Information architecture. You’ve probably heard the term, but have you ever really thought about what it is? It is a discipline focused on the designing and organizing information for the digital space. The idea is to figure out what users need and make it easy for them to achieve their objectives.
It is great to design a beautiful cutting edge site, but if it’s not usable then it’s not successful. I’m sure you’ve been on a site like this – you know, the kind with a beautiful interactive, animated landing page. But once the novelty wears off and you try to figure out where to go next, you have no idea what to click. That is a site that misses the mark in my mind. The goal should be to combine both the pop of the design with a highly usable and navigable site.
The only way to have a successful and usable site, is to draft up a blueprint and plan out the site well before you lay the first brick. There needs to be a planning and analysis process in place from the start.
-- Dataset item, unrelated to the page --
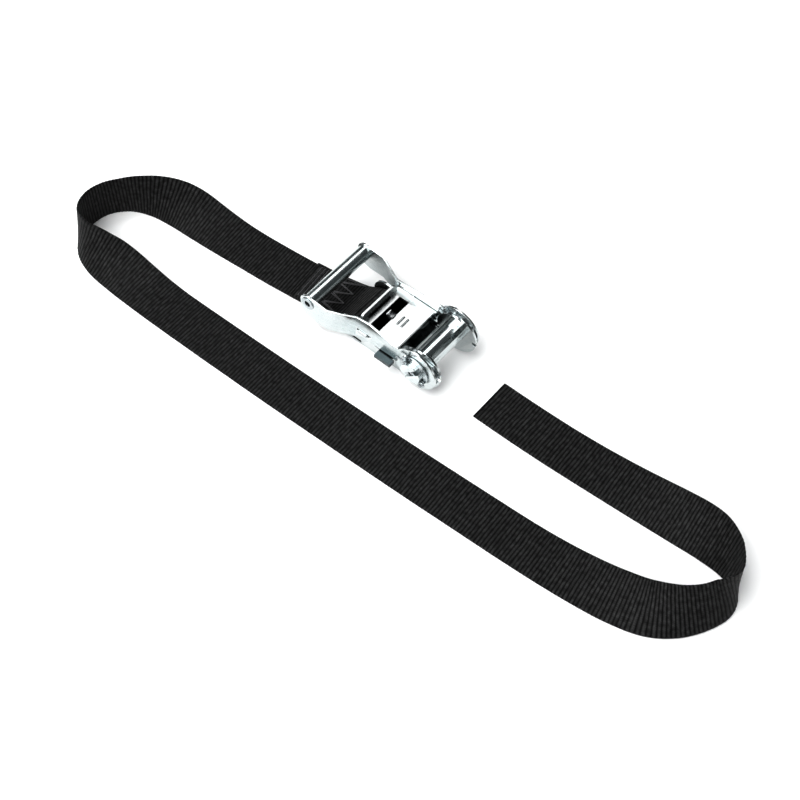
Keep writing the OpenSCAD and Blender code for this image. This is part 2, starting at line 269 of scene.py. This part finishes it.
def add_bump(nodes, links, height, distance, strength, under=None):
    """A bump of a real height in metres, which may lie over another bump."""
    bump = nodes.new("ShaderNodeBump")
    bump.inputs["Distance"].default_value = distance
    bump.inputs["Strength"].default_value = strength
    links.new(height, bump.inputs["Height"])
    if under is not None:
        links.new(under, bump.inputs["Normal"])
    return bump.outputs["Normal"]


# Where a surface counts as an edge, as Blender's pointiness, and how much brighter an edge is.
EDGE_POINTINESS = (0.505, 0.56)
EDGE_BRIGHTER = 1.12
# How much of each colour a passivated cloud leaves.
CLOUD_TINT = (0.80, 0.93, 0.95)


def zinc(name, light, dark, roughness, stretch, grain):
    """Zinc-plated steel: drawn or rolled streaks, a cloudy passivated tint and brighter edges."""
    material, nodes, links, shader = start_material(name)
    place = nodes.new("ShaderNodeTexCoord").outputs["Object"]
    streaks = add_noise(nodes, links, place, 900, 4, stretch)
    clouds = add_noise(nodes, links, place, 110, 3)
    specks = add_noise(nodes, links, place, grain, 2)
    metal = add_ramp(nodes, links, streaks, [(0.35, dark), (0.62, light)])
    tinted = add_mix(nodes, links, add_range(nodes, links, clouds, 0, 0.3), metal,
                     tuple(c * f for c, f in zip(light, CLOUD_TINT)))
    pointiness = nodes.new("ShaderNodeNewGeometry").outputs["Pointiness"]
    edges = add_range(nodes, links, pointiness, 0, 1, *EDGE_POINTINESS)
    coloured = add_mix(nodes, links, edges, tinted, tuple(min(1, c * EDGE_BRIGHTER) for c in light))
    links.new(coloured, shader.inputs["Base Color"])
    links.new(add_range(nodes, links, clouds, roughness - 0.06, roughness + 0.08),
              shader.inputs["Roughness"])
    shader.inputs["Metallic"].default_value = 1
    rolled = add_bump(nodes, links, streaks, 0.00001, 0.35)
    links.new(add_bump(nodes, links, specks, 0.00001, 0.3, rolled), shader.inputs["Normal"])
    return material


def dark_steel(name):
    """Oiled spring wire."""
    material, nodes, links, shader = start_material(name)
    place = nodes.new("ShaderNodeTexCoord").outputs["Object"]
    clouds = add_noise(nodes, links, place, 700, 3)
    links.new(add_ramp(nodes, links, clouds, [(0.3, (0.16, 0.165, 0.17)), (0.7, (0.34, 0.35, 0.37))]),
              shader.inputs["Base Color"])
    links.new(add_range(nodes, links, clouds, 0.28, 0.42), shader.inputs["Roughness"])
    shader.inputs["Metallic"].default_value = 1
    links.new(add_bump(nodes, links, clouds, 0.00001, 0.3), shader.inputs["Normal"])
    return material


def add_wave(nodes, links, value, pitch):
    """A sine from 0 to 1 with a pitch in the value's own unit."""
    turns = nodes.new("ShaderNodeMath")
    turns.operation = "MULTIPLY"
    turns.inputs[1].default_value = 2 * math.pi / pitch
    links.new(value, turns.inputs[0])
    sine = nodes.new("ShaderNodeMath")
    sine.operation = "SINE"
    links.new(turns.outputs[0], sine.inputs[0])
    return add_range(nodes, links, sine.outputs[0], 0, 1, -1, 1)


def read_value(nodes, name):
    """A mesh's own value, which make_ribbon stores for each point."""
    reader = nodes.new("ShaderNodeAttribute")
    reader.attribute_name = name
    return reader.outputs["Fac"]


# The width of one yarn, in millimetres, how dark the painted shade in a groove beside the yarn is, and a
# melted end's colour.
YARN = 0.95
GROOVE_PAINTED_SHADE = 0.05
MELTED = (0.001, 0.001, 0.001)


def woven(name, dark, light):
    """Ribbed polyester: yarns along the webbing, a fibre grain, painted shade in the grooves, and a shiny
    melted end.
    """
    material, nodes, links, shader = start_material(name)
    along = read_value(nodes, "along")
    across = read_value(nodes, "across")
    melt = read_value(nodes, "melt")
    join = nodes.new("ShaderNodeCombineXYZ")
    links.new(along, join.inputs["X"])
    links.new(across, join.inputs["Y"])
    flat = join.outputs["Vector"]
    yarns = add_wave(nodes, links, across, YARN)
    fibres = add_noise(nodes, links, flat, 3.2, 4, (0.35, 2.4, 1))
    patches = add_noise(nodes, links, flat, 0.16, 3, (0.6, 1.6, 1))
    crest = read_value(nodes, "crest")
    thread = add_ramp(nodes, links, fibres, [(0.3, dark), (0.75, light)])
    shaded = add_mix(nodes, links, add_range(nodes, links, patches, 0, 0.45), thread, dark)
    # Painted shade: the colour darkens in the grooves between the ribs, where the rib height is low.
    with_painted_groove_shade = add_mix(nodes, links, add_range(nodes, links, crest, 1, 0, 0.5, 1), shaded,
                     tuple(c * GROOVE_PAINTED_SHADE for c in dark))
    links.new(add_mix(nodes, links, melt, with_painted_groove_shade, MELTED), shader.inputs["Base Color"])
    rough = add_range(nodes, links, fibres, 0.42, 0.60)
    smooth_end = nodes.new("ShaderNodeMapRange")
    smooth_end.inputs["To Max"].default_value = 0.22
    links.new(melt, smooth_end.inputs["Value"])
    links.new(rough, smooth_end.inputs["To Min"])
    links.new(smooth_end.outputs["Result"], shader.inputs["Roughness"])
    shader.inputs["Specular IOR Level"].default_value = 0.1
    bumped = add_bump(nodes, links, yarns, 0.00012, 0.6)
    links.new(add_bump(nodes, links, fibres, 0.00008, 0.5, bumped), shader.inputs["Normal"])
    return material


def thread_material(name):
    """Twisted sewing thread."""
    material, nodes, links, shader = start_material(name)
    place = nodes.new("ShaderNodeTexCoord").outputs["Object"]
    twist = add_noise(nodes, links, place, 2600, 3, (1, 0.35, 1))
    links.new(add_ramp(nodes, links, twist, [(0.3, (0.035, 0.035, 0.038)), (0.7, (0.10, 0.10, 0.105))]),
              shader.inputs["Base Color"])
    links.new(add_range(nodes, links, twist, 0.45, 0.65), shader.inputs["Roughness"])
    shader.inputs["Sheen Weight"].default_value = 0.2
    links.new(add_bump(nodes, links, twist, 0.00005, 0.5), shader.inputs["Normal"])
    return material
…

Once you have thought about and planned for most scenarios, then you can begin building. As opposed to trying to create a Jackson Pollack version of a website that looks interesting, but once the user snaps out of their haze, they have no idea what to do next.
You aren’t always going to have all of the answers before you undertake a project. New requirements come up and curveballs are thrown all the time out of no where. Having a solid plan provides a good foundation and will help you better adapt to the changing environment versus building a site by the seat of your pants and going with what feels good.